* _Set exercise_:
Write out each line from the data below that includes the word "nodes".

Records with modeling code:
* Start *
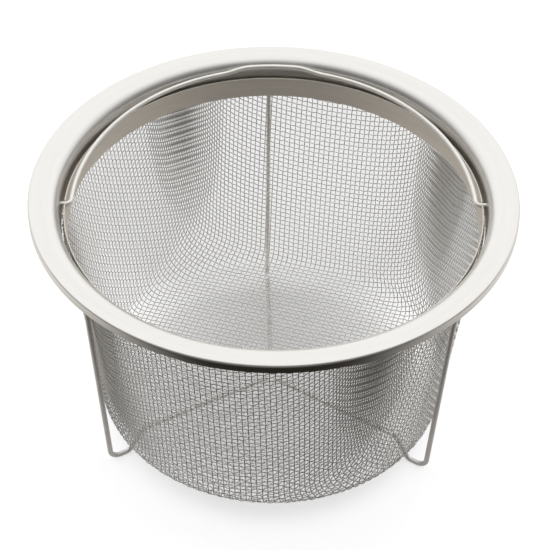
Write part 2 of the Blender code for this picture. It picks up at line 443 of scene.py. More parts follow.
def turned_finish(name, steel, roughness, depth, sides=None):
    """Sheet steel that was brushed while it turned: fine rings, broad faint bands and a few dull patches.

    The depth is how much darker the dull patches are. Where sides is given, it is the colour of the faces
    that turn down from the rim's top, the collar and the lip: a darker copy of the steel, painted shade for
    the dark that they reflect.
    """
    finish = Finish(name, steel, roughness)
    spot, (x, y, z) = finish.place()
    radius = (x * x + y * y) ** 0.5
    round_x, round_y = x / radius, y / radius
    run = radius + z
    fine_ring = finish.vector(round_x * 7, round_y * 7, run * 3400)
    broad_ring = finish.vector(round_x * 1.6, round_y * 1.6, run * 420)
    grain = finish.noise(fine_ring, scale=1.0, detail=3.0, roughness=0.65)
    bands = finish.noise(broad_ring, scale=1.0, detail=2.0, roughness=0.5)
    patches = finish.noise(spot, scale=55.0, detail=3.0, roughness=0.6)
    tone = finish.ramp(grain * 0.55 + bands * 0.30 + patches * 0.15, [(0.30, 0.0), (0.72, 1.0)])
    base = finish.mix(tone, scaled(steel, 1 - depth), scaled(steel, 1 + depth * 0.4))
    gloss = grain * 0.16 + patches * 0.10 + (roughness - 0.13)
    # Painted shade: the faces below the rim's top, the collar and the lip, get the darker sides colour.
    if sides:
        depth_in_bends = (RIM_TOP - z) * (1 / COLLAR_BEND)
        side = finish.ramp(depth_in_bends, [(0.45, 0.0), (0.95, 1.0)])
        base = finish.mix(side, base, finish.mix(tone, scaled(sides, 0.8), scaled(sides, 1.1)))
        gloss = gloss + side * 0.04
    finish.bump(grain, strength=0.25, distance=0.00002)
    return finish.dress(Base_Color=base, Roughness=gloss)


def drawn_wire_finish(name, steel, roughness, depth):
    """Drawn wire: a tone that wanders along it, fine specks, and duller patches where it was handled."""
    finish = Finish(name, steel, roughness)
    spot, _ = finish.place()
    length_along = finish.vector(finish.along("run") * 90, 0.0, 0.0)
    lines = finish.noise(length_along, scale=1.0, detail=3.0, roughness=0.6)
    specks = finish.noise(spot, scale=900.0, detail=2.0, roughness=0.6)
    patches = finish.noise(spot, scale=130.0, detail=3.0, roughness=0.6)
    tone = finish.ramp(lines * 0.35 + specks * 0.30 + patches * 0.35, [(0.32, 0.0), (0.70, 1.0)])
    base = finish.mix(tone, scaled(steel, 1 - depth), scaled(steel, 1 + depth * 0.5))
    finish.bump(specks, strength=0.15, distance=0.00003)
    return finish.dress(Base_Color=base, Roughness=patches * 0.22 + (roughness - 0.11))


def cloth_finish(settings):
    """Woven wire: crests rubbed bright, the runs between them dull, and cloudy tarnish over the whole cup."""
    finish = Finish("cloth_wire", settings.steel, settings.roughness)
    spot, _ = finish.place()
    crest = abs(finish.along("crest"))
    clouds = finish.noise(spot, scale=42.0, detail=3.0, roughness=0.6)
    specks = finish.noise(spot, scale=1500.0, detail=1.0, roughness=0.5)
    rubbed = finish.ramp(crest * 0.62 + clouds * 0.26 + specks * 0.12, [(0.18, 0.0), (0.80, 1.0)])
    base = finish.mix(rubbed, settings.dull, settings.steel)
    finish.bump(specks, strength=0.12, distance=0.00002)
    return finish.dress(Base_Color=base, Roughness=clouds * 0.16 + (settings.roughness - 0.08))


# ---- Mesh helpers -----------------------------------------------------------------------------


def keep_piece(thing, body, material_slot, *nodes):
    """Puts a finished piece on its body, in place of its CAD nodes."""
    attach(thing, body)
    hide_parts(*nodes)


def link_mesh(name, mesh, material):
    """Puts a mesh in the scene as an object with one material."""
    mesh.materials.clear()
    mesh.materials.append(material)
    thing = bpy.data.objects.new(name, mesh)
    bpy.context.scene.collection.objects.link(thing)
    return thing


def turned_ring(name, outline, turns, material):
    """A closed outline of (radius, height) turned about Z into a ring with its faces outwards."""
    mesh = bpy.data.meshes.new(name)
    count = len(outline)
    angles = np.arange(turns) * 2 * math.pi / turns
    radius, height = (np.array([point[axis] for point in outline]) for axis in (0, 1))
    points = np.stack([
        np.outer(np.cos(angles), radius),
        np.outer(np.sin(angles), radius),
        np.tile(height, (turns, 1)),
    ], -1).reshape(-1, 3)
    step, spot = np.meshgrid(np.arange(turns), np.arange(count), indexing="ij")
    after, ahead = (step + 1) % turns, (spot + 1) % count
    corners = [step * count + spot, after * count + spot, after * count + ahead, step * count + ahead]
    mesh.from_pydata(points.tolist(), [], np.stack(corners, -1).reshape(-1, 4).tolist())
    shape = bmesh.new()
    shape.from_mesh(mesh)
    bmesh.ops.recalc_face_normals(shape, faces=shape.faces)
    shape.to_mesh(mesh)
    shape.free()
    return link_mesh(name, mesh, material)


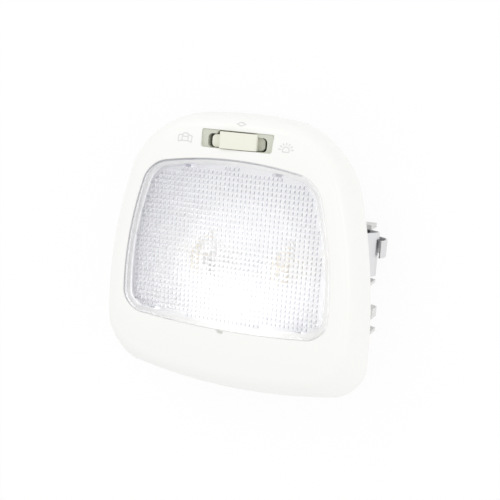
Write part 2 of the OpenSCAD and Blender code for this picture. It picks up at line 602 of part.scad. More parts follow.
* End *
* _Result below_:
def keep_piece(thing, body, material_slot, *nodes):
    """Puts a finished piece on its body, in place of its CAD nodes."""
    hide_parts(*nodes)